Os igualitaristas são favoráveis à participação mais ativa da mulher nas religiões, por entender que as diferenciações resultantes do pecado original foram apagadas pelo sacrifício de Cristo. O argumento também está embasado nas palavras de São Paulo: “Não há judeu nem grego; não há servo nem livre; não há macho nem fêmea; porque todos vós sois um em Cristo Jesus”, disse aos gálatas. Além de buscar nas escrituras evidências de mulheres que ocupavam posições de destaque na igreja primitiva, como as profetisas citadas na Bíblia ou várias mulheres lembradas por São Paulo em suas cartas às igrejas, os defensores da ordenação de pastoras argumentam que o texto bíblico deve ser contextualizado. Para a teóloga Sandra Duarte de Souza, os argumentos sociológicos atuais são legítimos, mesmo numa discussão religiosa. “Os argumentos contra as sacerdotisas só encontram acolhida hoje porque ainda vivemos numa cultura patriarcal”, diz. “A localização do texto bíblico em seu contexto histórico permite outras possibilidades de interpretação”, diz Breno Martins Campos, professor de pós-graduação em religião da PUC de Campinas, São Paulo.

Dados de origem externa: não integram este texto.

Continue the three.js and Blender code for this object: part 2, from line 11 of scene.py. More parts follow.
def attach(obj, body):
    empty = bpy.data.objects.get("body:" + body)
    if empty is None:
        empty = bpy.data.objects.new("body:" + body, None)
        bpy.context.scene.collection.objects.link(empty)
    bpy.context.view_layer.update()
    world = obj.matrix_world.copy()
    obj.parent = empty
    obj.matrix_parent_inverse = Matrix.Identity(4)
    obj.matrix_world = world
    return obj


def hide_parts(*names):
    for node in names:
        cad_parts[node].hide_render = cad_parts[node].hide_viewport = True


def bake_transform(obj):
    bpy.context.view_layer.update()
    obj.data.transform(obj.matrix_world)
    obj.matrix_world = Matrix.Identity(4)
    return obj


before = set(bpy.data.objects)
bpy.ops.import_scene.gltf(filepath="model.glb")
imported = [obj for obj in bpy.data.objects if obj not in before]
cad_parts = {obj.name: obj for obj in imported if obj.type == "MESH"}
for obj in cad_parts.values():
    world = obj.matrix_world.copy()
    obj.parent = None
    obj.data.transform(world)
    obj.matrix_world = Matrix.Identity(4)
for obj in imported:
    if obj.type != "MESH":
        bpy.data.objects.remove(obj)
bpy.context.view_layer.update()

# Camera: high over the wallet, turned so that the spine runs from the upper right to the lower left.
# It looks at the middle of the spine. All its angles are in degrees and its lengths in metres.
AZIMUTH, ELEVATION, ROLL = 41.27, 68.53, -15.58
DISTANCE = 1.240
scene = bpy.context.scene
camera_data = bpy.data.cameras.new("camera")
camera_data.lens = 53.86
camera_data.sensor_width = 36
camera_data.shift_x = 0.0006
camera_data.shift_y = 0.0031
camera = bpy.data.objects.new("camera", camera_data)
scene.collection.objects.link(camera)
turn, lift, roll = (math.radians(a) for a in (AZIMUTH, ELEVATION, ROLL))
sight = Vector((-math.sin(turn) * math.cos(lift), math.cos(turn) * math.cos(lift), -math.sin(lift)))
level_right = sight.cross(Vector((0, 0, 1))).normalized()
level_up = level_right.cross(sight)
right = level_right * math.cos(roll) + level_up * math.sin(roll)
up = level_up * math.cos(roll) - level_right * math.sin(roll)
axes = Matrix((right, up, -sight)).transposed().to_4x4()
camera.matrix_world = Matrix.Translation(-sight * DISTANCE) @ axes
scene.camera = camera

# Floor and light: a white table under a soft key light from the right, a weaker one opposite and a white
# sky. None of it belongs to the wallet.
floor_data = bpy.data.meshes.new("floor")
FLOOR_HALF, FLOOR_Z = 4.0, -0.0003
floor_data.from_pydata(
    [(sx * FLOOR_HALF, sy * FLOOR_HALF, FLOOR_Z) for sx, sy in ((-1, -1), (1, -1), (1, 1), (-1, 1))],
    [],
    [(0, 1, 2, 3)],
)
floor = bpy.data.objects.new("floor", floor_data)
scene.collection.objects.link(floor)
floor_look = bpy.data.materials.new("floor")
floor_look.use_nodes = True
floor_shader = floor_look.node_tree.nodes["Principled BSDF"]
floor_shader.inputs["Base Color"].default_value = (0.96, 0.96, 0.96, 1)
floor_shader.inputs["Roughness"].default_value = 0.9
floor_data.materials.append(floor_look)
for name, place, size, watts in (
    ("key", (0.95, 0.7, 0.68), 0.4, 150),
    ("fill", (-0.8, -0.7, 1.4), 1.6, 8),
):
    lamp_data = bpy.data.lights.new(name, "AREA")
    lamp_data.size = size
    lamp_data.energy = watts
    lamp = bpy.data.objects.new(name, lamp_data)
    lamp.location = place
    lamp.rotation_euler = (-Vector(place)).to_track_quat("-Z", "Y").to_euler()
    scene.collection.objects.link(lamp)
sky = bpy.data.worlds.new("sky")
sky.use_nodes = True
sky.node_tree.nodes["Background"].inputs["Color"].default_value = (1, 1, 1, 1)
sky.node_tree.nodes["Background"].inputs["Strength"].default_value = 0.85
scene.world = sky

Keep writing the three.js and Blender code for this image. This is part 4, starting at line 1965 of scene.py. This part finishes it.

Na Igreja Católica, a perspectiva da ordenação de mulheres ainda é distante. Quando a Igreja Anglicana – denominação protestante mais próxima dos católicos – passou a ordenar mulheres, em 1994, o papa João Paulo II divulgou uma Carta Apostólica para reafirmar que o ministério é reservado aos homens. O papa Francisco defende mais espaço para as mulheres no catolicismo, mas não no sacerdócio. “Devem ser valorizadas, não clericalizadas”, reafirma o papa, em meio a todas as suas promessas de renovação da Igreja Católica.